» Problem: Quote the full listing word for word.
------------------------------------
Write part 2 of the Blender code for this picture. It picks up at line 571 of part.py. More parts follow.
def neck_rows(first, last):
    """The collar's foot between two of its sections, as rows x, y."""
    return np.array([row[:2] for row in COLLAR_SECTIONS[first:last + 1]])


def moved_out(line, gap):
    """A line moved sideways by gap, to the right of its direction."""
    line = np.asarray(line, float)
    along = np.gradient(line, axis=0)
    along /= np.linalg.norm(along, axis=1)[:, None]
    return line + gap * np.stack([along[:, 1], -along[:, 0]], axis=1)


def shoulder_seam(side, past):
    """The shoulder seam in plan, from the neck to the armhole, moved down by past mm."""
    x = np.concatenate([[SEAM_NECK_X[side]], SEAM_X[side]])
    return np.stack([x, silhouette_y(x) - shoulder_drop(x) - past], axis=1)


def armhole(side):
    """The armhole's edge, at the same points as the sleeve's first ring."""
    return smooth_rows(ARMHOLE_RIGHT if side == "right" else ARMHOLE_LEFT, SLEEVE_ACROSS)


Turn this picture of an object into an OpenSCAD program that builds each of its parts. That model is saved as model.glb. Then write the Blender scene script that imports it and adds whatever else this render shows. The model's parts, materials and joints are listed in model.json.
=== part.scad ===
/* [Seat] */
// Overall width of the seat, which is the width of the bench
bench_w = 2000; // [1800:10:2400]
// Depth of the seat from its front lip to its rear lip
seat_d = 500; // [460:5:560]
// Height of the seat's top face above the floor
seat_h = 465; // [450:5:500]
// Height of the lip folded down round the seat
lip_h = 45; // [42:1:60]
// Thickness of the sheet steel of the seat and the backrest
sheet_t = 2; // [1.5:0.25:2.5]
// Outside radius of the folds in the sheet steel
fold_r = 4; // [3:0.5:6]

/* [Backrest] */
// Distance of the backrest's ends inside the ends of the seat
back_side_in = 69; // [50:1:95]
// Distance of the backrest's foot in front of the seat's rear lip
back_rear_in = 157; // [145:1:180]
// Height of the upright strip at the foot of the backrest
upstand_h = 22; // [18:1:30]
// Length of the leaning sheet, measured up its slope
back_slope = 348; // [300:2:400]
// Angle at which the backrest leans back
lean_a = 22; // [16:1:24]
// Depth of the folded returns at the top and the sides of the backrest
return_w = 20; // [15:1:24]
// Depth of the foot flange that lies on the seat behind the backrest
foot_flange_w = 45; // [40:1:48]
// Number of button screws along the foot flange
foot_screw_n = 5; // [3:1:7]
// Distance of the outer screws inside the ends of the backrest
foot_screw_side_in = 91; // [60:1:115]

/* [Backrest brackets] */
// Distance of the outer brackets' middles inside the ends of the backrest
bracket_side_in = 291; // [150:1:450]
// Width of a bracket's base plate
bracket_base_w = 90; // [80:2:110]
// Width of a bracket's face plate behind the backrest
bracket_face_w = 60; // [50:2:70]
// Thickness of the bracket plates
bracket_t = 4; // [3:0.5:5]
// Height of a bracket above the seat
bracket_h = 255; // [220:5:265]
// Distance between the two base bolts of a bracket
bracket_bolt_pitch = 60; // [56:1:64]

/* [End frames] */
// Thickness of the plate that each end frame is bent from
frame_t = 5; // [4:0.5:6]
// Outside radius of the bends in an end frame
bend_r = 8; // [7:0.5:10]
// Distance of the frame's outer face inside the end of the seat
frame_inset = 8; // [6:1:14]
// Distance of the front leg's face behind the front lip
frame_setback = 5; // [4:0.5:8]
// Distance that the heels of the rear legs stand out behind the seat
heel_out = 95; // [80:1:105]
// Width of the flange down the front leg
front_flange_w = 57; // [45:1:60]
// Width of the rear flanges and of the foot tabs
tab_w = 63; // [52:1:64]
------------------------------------
» Exercise answer:
Write part 2 of the Blender code for this picture. It picks up at line 571 of part.py. More parts follow.
def neck_rows(first, last):
    """The collar's foot between two of its sections, as rows x, y."""
    return np.array([row[:2] for row in COLLAR_SECTIONS[first:last + 1]])


def moved_out(line, gap):
    """A line moved sideways by gap, to the right of its direction."""
    line = np.asarray(line, float)
    along = np.gradient(line, axis=0)
    along /= np.linalg.norm(along, axis=1)[:, None]
    return line + gap * np.stack([along[:, 1], -along[:, 0]], axis=1)


def shoulder_seam(side, past):
    """The shoulder seam in plan, from the neck to the armhole, moved down by past mm."""
    x = np.concatenate([[SEAM_NECK_X[side]], SEAM_X[side]])
    return np.stack([x, silhouette_y(x) - shoulder_drop(x) - past], axis=1)


def armhole(side):
    """The armhole's edge, at the same points as the sleeve's first ring."""
    return smooth_rows(ARMHOLE_RIGHT if side == "right" else ARMHOLE_LEFT, SLEEVE_ACROSS)


Turn this picture of an object into an OpenSCAD program that builds each of its parts. That model is saved as model.glb. Then write the Blender scene script that imports it and adds whatever else this render shows. The model's parts, materials and joints are listed in model.json.
=== part.scad ===
/* [Seat] */
// Overall width of the seat, which is the width of the bench
bench_w = 2000; // [1800:10:2400]
// Depth of the seat from its front lip to its rear lip
seat_d = 500; // [460:5:560]
// Height of the seat's top face above the floor
seat_h = 465; // [450:5:500]
// Height of the lip folded down round the seat
lip_h = 45; // [42:1:60]
// Thickness of the sheet steel of the seat and the backrest
sheet_t = 2; // [1.5:0.25:2.5]
// Outside radius of the folds in the sheet steel
fold_r = 4; // [3:0.5:6]

/* [Backrest] */
// Distance of the backrest's ends inside the ends of the seat
back_side_in = 69; // [50:1:95]
// Distance of the backrest's foot in front of the seat's rear lip
back_rear_in = 157; // [145:1:180]
// Height of the upright strip at the foot of the backrest
upstand_h = 22; // [18:1:30]
// Length of the leaning sheet, measured up its slope
back_slope = 348; // [300:2:400]
// Angle at which the backrest leans back
lean_a = 22; // [16:1:24]
// Depth of the folded returns at the top and the sides of the backrest
return_w = 20; // [15:1:24]
// Depth of the foot flange that lies on the seat behind the backrest
foot_flange_w = 45; // [40:1:48]
// Number of button screws along the foot flange
foot_screw_n = 5; // [3:1:7]
// Distance of the outer screws inside the ends of the backrest
foot_screw_side_in = 91; // [60:1:115]

/* [Backrest brackets] */
// Distance of the outer brackets' middles inside the ends of the backrest
bracket_side_in = 291; // [150:1:450]
// Width of a bracket's base plate
bracket_base_w = 90; // [80:2:110]
// Width of a bracket's face plate behind the backrest
bracket_face_w = 60; // [50:2:70]
// Thickness of the bracket plates
bracket_t = 4; // [3:0.5:5]
// Height of a bracket above the seat
bracket_h = 255; // [220:5:265]
// Distance between the two base bolts of a bracket
bracket_bolt_pitch = 60; // [56:1:64]

/* [End frames] */
// Thickness of the plate that each end frame is bent from
frame_t = 5; // [4:0.5:6]
// Outside radius of the bends in an end frame
bend_r = 8; // [7:0.5:10]
// Distance of the frame's outer face inside the end of the seat
frame_inset = 8; // [6:1:14]
// Distance of the front leg's face behind the front lip
frame_setback = 5; // [4:0.5:8]
// Distance that the heels of the rear legs stand out behind the seat
heel_out = 95; // [80:1:105]
// Width of the flange down the front leg
front_flange_w = 57; // [45:1:60]
// Width of the rear flanges and of the foot tabs
tab_w = 63; // [52:1:64]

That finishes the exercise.